Das ist ein wichtiges Anliegen. Gewalt im Krankenhaus sollte absolut tabu sein und bei uns gibt es „Null Toleranz bei Gewalt“. Deshalb unterstütze ich auch die Kampagne #GewaltAngehen und versuche damit, mich für Gewaltfreiheit und ein respektvolles Miteinander einzusetzen und dazu aufzurufen jeden Gewaltvorfall zu melden bzw. anzuzeigen.

Was sollte die Politik tun, um Ihren Arbeitsalltag sicherer zu machen?

Die Kliniken sind überlastet, personell unterbesetzt und unterfinanziert. Das führt zwangsläufig zu mehr Konflikten und diese Situation muss dringend grundsätzlich verbessert werden. Sonst verschärft sich das Problem noch weiter. Und dann werden noch mehr Menschen ihren Beruf wechseln oder junge Leute erst gar keine Ausbildung im medizinischen oder pflegerischen Bereich mehr anstreben. Außerdem wünsche ich mir, dass die Politik im Hinblick auf die alarmierende Steigerung der Gewalttaten auch in Form von Zuschüssen unterstützt. Bisher müssen Kliniken jedoch die kompletten Kosten für Antigewaltmaßnahmen selbst tragen.

Was kann jede und jeder Einzelne gegen Gewalt tun?
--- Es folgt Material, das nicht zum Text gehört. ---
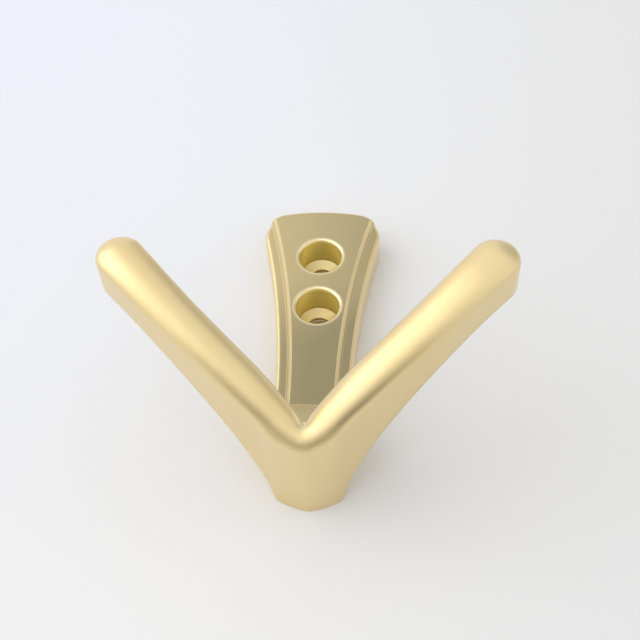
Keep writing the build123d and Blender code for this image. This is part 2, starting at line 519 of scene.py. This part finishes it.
# The cool tint is painted light at the far left, the grey one painted shade at the right.
painted_cool_light = (0.772, 0.792, 0.855, 1.0)
painted_dim_light = (0.74, 0.74, 0.742, 1.0)
hole_shade = (0.36, 0.30, 0.20, 1.0)
place = tree.nodes.new("ShaderNodeTexCoord").outputs["Object"]
far_left = soft_step(tree, along(tree, place, (-0.6, 0.0, 0.8)), -0.04, 0.10)
to_right = soft_step(tree, along(tree, place, (1.0, 0.0, 0.1)), -0.05, 0.09)
colour = blend_colours(tree, far_left, plain_paper, painted_cool_light)
colour = blend_colours(tree, to_right, colour, painted_dim_light)
under_holes = place_group(tree, bore_group)
under_holes.inputs["From Wall"].default_value = -1.0
colour = blend_colours(tree, under_holes.outputs["Inside"], colour, hole_shade)
link(tree, colour, paint.inputs["Base Color"])
mesh.materials.append(pale)
print("paper", plain_paper[:3])

# %% [markdown]
# ## Seeing the hook's back
#
# From behind, the table would hide the hook, so its back face is transparent. The hook's back also
# needs light: a ray that has only just left it is let through the table too, or that back would
# be black. The table could be hidden in those views, but then the script would have to know them.

# %% A table that is clear from behind
just_left = 0.3 * mm
behind = tree.nodes.new("ShaderNodeNewGeometry").outputs["Backfacing"]
ray_length = tree.nodes.new("ShaderNodeLightPath").outputs["Ray Length"]
touching = calc(tree, "LESS_THAN", ray_length, just_left)
clear = tree.nodes.new("ShaderNodeBsdfTransparent")
either = tree.nodes.new("ShaderNodeMixShader")
link(tree, calc(tree, "MAXIMUM", behind, touching), either.inputs["Fac"])
link(tree, paint.outputs["BSDF"], either.inputs[1])
link(tree, clear.outputs["BSDF"], either.inputs[2])
link(tree, either.outputs["Shader"], tree.nodes["Material Output"].inputs["Surface"])
print("table is clear from behind and within", just_left / mm, "mm")

# %% [markdown]
# ## The room
#
# A metal object shows the room more than the lamps. Satin metal is pictured in a light tent: white
# all round, brighter on the left and overhead where the light comes in, and darker at its far end,
# at its open near end where the camera stands, and underneath. A panorama image could be used, but
# the tent is simple enough to work out from the direction a ray leaves in: each region is a soft
# step on the angle to its middle. The camera sees the same tent as the metal does.

# %% The light tent as a world
tent_white = 0.935
tent_regions = {
    "lamp side": ((-0.696, -0.707, -0.123), 0.62, 0.92, 0.24),
    "overhead": ((-0.282, -0.899, -0.336), 0.82, 0.97, 0.30),
    "far end": ((0.629, -0.208, 0.749), 0.80, 0.97, -0.42),
    "near end": ((0.1, -0.05, -0.99), 0.77, 0.98, -0.68),
    "camera stand": ((-0.129, -0.375, -0.918), 0.85, 0.97, -0.34),
    "underneath": ((0.0, 1.0, 0.0), -0.1, 0.3, -0.30),
}
world = bpy.data.worlds.new("light_tent")
world.use_nodes = True
bpy.context.scene.world = world
tree = world.node_tree
room = tree.nodes["Background"]
room.inputs["Color"].default_value = (1.0, 1.0, 1.0, 1.0)
ray = tree.nodes.new("ShaderNodeTexCoord").outputs["Generated"]
glow = tent_white
for middle, outer, inner, amount in tent_regions.values():
    region = soft_step(tree, along(tree, ray, middle), outer, inner, 0.0, amount)
    glow = calc(tree, "ADD", region, glow)
link(tree, glow, room.inputs["Strength"])
print("tent regions:", list(tent_regions))

# %% [markdown]
# ## The big soft lamp
#
# One large area lamp stands on the left, above the table. Its size decides how broad the bright
# bands on the arms are, and how soft the shadow on the table is. A spot or a sun would draw hard
# thin lines instead. Its power is low, because the tent already gives most of the light.


# %% The lamp
def softbox(name, place, size, power):
    """A square area lamp at place, turned to face the hook."""
    lamp = bpy.data.lights.new(name, "AREA")
    lamp.shape = "SQUARE"
    lamp.size = size
    lamp.energy = power
    lamp_object = bpy.data.objects.new(name, lamp)
    lamp_object.location = place
    lamp_object.rotation_mode = "QUATERNION"
    lamp_object.rotation_quaternion = (-Vector(place)).to_track_quat("-Z", "Y")
    bpy.context.scene.collection.objects.link(lamp_object)
    print(name, "is", round(Vector(place).length, 2), "m away")


softbox("lamp_left", (-0.586, -0.535, 0.103), 0.7, 1.22)

# %% [markdown]
# ## The camera
#
# The picture looks down on the lying hook from its foot. The camera could be placed by eye, but
# angles round the aim point can be measured and corrected one by one: a turn about the line off
# the table, a rise above it, and a slight roll, as a hand-held camera has. The three axes of the
# camera, to its right, up and back, are the columns of its matrix.

# %% The camera
camera_turn = math.radians(5.796)
camera_rise = math.radians(52.373)
camera_roll = math.radians(-3.914)
camera_distance = 0.20655
camera_aim = Vector((0.00004, 0.0, -0.00349))
focal_in_pixels = 1100.0
frame_in_pixels = 640.0
sensor_width = 36.0
off_table = Vector((0, -1, 0))
back = Vector((
    math.cos(camera_rise) * math.sin(camera_turn),
    -math.sin(camera_rise),
    -math.cos(camera_rise) * math.cos(camera_turn),
))
level_right = off_table.cross(back).normalized()
level_up = back.cross(level_right)
right = math.cos(camera_roll) * level_right + math.sin(camera_roll) * level_up
up = back.cross(right)
camera_data = bpy.data.cameras.new("camera")
camera_data.sensor_width = sensor_width
camera_data.lens = sensor_width * focal_in_pixels / frame_in_pixels
camera_data.clip_start = 0.01
camera = bpy.data.objects.new("camera", camera_data)
camera.matrix_world = (
    Matrix.Translation(camera_aim + camera_distance * back)
    @ Matrix((right, up, back)).transposed().to_4x4()
)
bpy.context.scene.collection.objects.link(camera)
bpy.context.scene.camera = camera
bpy.context.scene.view_settings.view_transform = "Standard"
print("camera at", [round(v, 4) for v in camera.matrix_world.translation])
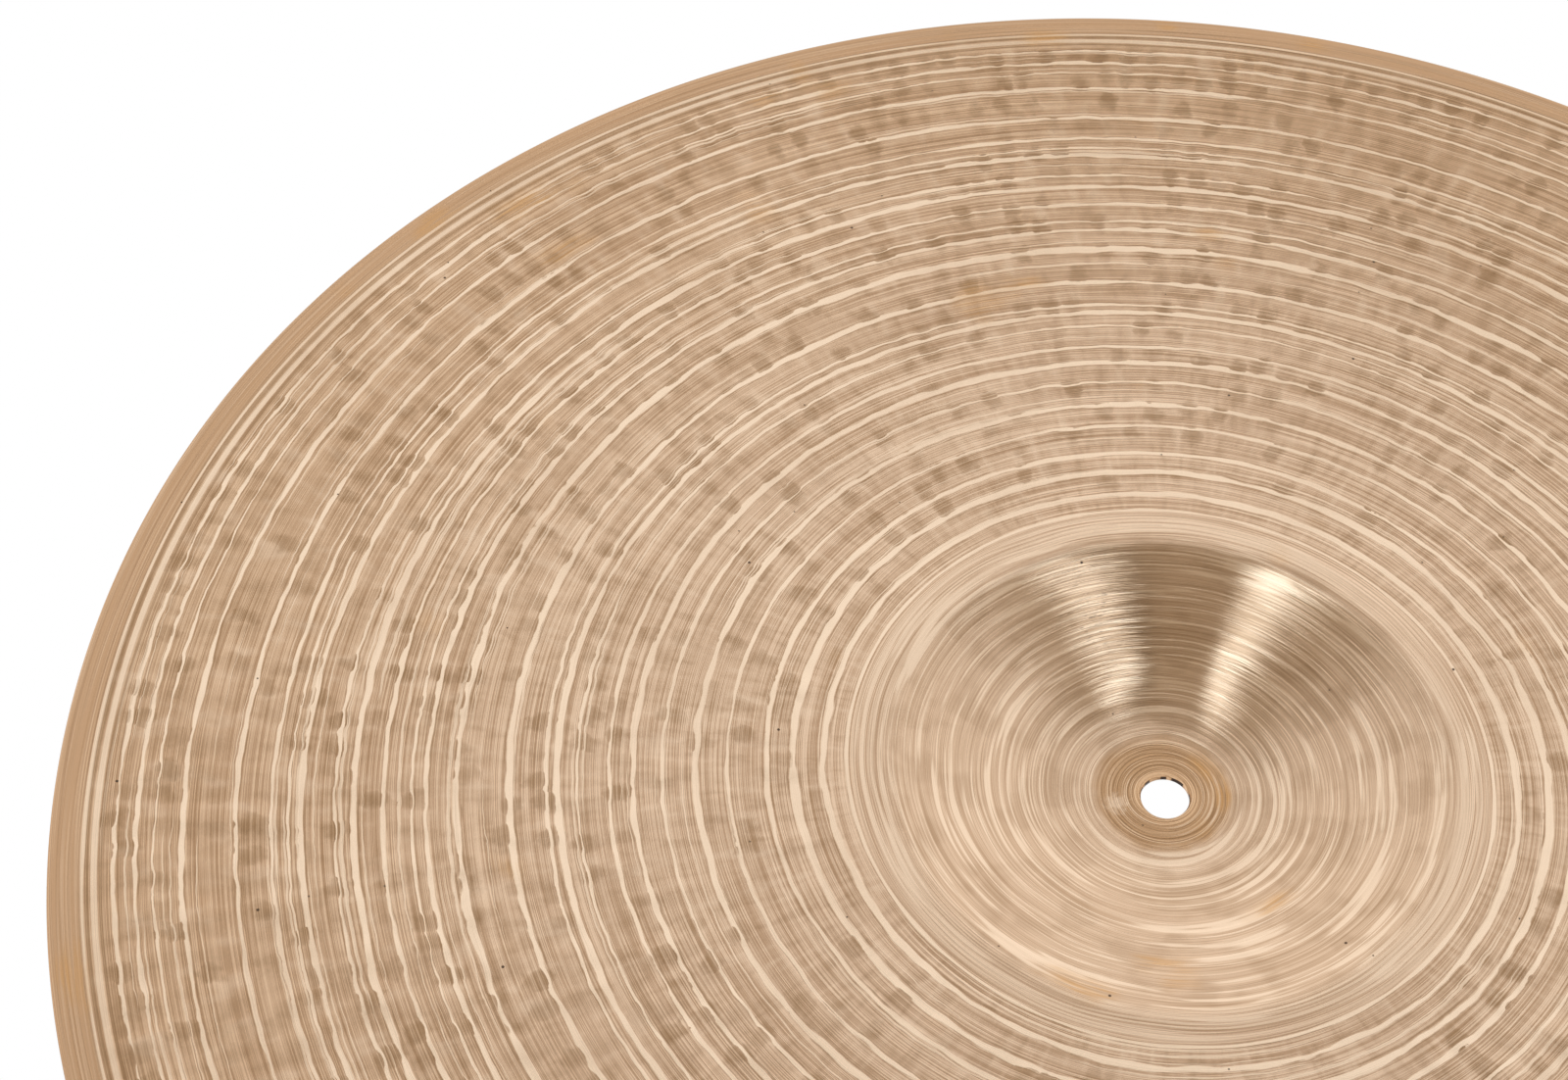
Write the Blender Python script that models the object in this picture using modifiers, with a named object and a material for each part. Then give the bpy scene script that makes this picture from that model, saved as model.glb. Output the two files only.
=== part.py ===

In der Klinik muss gelten, was überall richtig ist. Also ein respektvoller Umgang miteinander. Jeder Mensch sollte auf andere Menschen achten und sich kümmern. Wer merkt, dass sich ein Konflikt hochschaukelt, sollte – falls möglich – unter Wahrung des Eigenschutzes eingreifen und Hilfe holen.